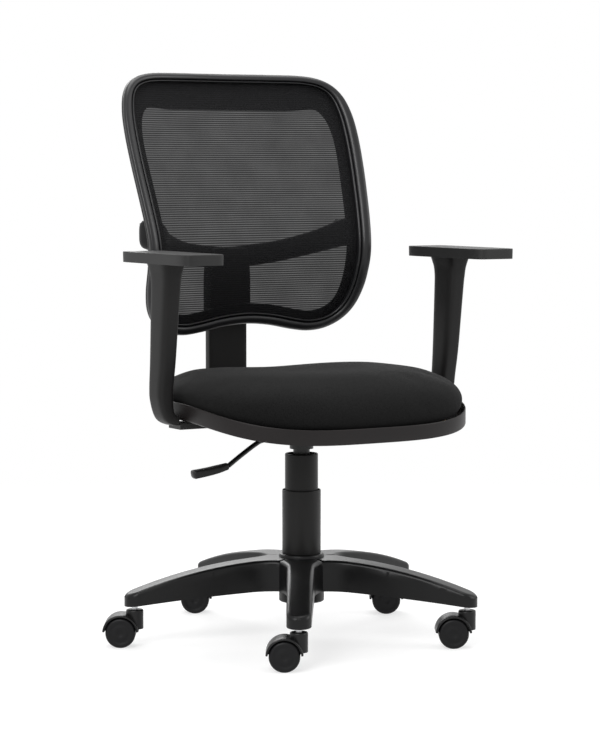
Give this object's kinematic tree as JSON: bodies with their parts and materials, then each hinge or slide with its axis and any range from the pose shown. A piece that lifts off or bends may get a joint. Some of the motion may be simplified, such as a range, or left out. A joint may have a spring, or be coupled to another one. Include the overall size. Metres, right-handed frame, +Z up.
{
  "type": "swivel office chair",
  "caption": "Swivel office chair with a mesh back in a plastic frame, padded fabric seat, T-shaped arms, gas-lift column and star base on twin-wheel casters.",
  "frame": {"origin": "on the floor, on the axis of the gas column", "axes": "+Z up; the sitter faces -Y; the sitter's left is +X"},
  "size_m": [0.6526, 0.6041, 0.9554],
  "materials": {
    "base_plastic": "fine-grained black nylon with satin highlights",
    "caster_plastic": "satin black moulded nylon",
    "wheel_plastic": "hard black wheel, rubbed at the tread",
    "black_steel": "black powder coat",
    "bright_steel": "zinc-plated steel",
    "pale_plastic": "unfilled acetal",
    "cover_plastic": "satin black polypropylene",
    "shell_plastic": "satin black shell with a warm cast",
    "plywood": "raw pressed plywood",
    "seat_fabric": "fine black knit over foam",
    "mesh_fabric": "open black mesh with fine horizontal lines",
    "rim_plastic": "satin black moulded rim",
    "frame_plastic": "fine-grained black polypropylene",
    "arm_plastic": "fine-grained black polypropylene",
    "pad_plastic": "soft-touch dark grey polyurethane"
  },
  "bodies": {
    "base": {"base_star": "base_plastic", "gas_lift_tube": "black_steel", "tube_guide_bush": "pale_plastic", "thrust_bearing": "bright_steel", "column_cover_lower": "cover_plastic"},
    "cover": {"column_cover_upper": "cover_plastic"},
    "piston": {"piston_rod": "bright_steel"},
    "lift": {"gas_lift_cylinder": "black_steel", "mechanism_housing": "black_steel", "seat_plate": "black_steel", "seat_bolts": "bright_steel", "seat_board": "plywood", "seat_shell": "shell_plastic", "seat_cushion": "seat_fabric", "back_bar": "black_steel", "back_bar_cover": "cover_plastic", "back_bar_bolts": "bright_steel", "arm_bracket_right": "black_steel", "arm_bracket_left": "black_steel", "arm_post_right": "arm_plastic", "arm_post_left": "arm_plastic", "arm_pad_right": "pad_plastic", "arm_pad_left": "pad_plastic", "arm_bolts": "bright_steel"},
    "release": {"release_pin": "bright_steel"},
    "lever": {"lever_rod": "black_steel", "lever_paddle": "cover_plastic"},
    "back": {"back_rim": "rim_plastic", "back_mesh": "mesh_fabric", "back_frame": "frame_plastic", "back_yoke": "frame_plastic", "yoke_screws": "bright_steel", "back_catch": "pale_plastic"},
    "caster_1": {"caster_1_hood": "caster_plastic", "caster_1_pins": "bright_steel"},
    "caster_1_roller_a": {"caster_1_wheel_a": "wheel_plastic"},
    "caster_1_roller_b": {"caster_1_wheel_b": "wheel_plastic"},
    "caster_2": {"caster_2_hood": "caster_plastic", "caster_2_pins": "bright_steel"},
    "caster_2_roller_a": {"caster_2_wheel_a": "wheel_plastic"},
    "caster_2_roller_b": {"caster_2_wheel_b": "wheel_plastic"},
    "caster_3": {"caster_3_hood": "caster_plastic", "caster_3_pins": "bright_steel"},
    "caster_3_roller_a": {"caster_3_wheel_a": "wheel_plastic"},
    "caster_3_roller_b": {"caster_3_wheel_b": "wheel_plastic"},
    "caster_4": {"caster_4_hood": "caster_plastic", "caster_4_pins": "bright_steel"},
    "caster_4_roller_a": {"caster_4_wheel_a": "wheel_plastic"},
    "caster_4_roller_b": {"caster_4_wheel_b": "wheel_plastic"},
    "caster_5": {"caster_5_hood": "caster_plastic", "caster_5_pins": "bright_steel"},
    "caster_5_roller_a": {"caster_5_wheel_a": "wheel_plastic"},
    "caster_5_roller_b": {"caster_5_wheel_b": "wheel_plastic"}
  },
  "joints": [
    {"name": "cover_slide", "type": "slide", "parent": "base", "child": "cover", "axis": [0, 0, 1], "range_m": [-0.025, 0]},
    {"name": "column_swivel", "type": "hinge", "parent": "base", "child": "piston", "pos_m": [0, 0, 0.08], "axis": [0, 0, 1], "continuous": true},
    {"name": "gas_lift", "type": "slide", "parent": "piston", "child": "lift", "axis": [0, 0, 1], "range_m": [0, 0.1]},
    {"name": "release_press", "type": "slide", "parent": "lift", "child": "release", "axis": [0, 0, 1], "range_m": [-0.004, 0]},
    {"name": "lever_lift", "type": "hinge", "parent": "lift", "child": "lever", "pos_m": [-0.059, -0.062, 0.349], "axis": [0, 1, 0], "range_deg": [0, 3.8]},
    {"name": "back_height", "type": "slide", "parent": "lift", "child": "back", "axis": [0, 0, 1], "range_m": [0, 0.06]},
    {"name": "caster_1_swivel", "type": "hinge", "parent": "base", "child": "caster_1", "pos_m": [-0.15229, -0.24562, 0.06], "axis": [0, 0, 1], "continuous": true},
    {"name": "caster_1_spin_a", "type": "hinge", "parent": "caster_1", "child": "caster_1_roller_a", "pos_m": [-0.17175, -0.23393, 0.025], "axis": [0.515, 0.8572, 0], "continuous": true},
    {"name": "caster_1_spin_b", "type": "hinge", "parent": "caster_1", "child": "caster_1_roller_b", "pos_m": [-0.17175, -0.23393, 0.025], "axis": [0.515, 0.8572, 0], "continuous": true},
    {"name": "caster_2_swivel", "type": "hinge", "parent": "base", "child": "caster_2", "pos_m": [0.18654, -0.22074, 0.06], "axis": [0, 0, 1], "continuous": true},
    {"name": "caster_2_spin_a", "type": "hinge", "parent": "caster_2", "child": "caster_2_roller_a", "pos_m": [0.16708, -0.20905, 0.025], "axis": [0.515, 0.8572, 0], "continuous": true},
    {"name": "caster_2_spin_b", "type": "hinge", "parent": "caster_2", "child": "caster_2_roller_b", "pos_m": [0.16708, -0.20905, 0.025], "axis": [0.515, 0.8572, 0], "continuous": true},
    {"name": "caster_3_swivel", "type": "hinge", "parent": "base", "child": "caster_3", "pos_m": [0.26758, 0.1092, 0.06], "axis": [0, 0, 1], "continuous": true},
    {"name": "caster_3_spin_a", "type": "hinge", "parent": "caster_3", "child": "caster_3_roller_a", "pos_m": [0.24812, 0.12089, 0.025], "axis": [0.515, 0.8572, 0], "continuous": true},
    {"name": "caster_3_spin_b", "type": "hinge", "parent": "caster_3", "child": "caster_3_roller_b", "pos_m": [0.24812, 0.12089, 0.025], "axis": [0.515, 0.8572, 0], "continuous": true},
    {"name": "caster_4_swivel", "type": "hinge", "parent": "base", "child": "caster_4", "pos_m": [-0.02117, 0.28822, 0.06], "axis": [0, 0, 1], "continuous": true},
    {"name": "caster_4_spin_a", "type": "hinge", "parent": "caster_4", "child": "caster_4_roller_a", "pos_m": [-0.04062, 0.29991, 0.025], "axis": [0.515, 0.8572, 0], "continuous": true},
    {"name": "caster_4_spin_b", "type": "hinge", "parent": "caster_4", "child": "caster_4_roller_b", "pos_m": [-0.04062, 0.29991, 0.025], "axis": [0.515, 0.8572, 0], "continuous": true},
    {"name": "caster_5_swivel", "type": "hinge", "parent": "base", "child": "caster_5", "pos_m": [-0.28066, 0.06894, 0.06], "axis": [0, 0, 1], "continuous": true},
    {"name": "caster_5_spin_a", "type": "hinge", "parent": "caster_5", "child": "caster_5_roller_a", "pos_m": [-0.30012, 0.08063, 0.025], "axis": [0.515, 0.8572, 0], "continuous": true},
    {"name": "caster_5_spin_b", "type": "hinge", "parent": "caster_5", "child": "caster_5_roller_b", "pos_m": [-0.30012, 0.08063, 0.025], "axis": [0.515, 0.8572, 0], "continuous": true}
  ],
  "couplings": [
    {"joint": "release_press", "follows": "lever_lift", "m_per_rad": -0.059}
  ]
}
• • •
### WHAT IS BEING ASKED
State how many lines hold the word "bodies". The number is the whole answer.

### CORRECT OUTPUT
2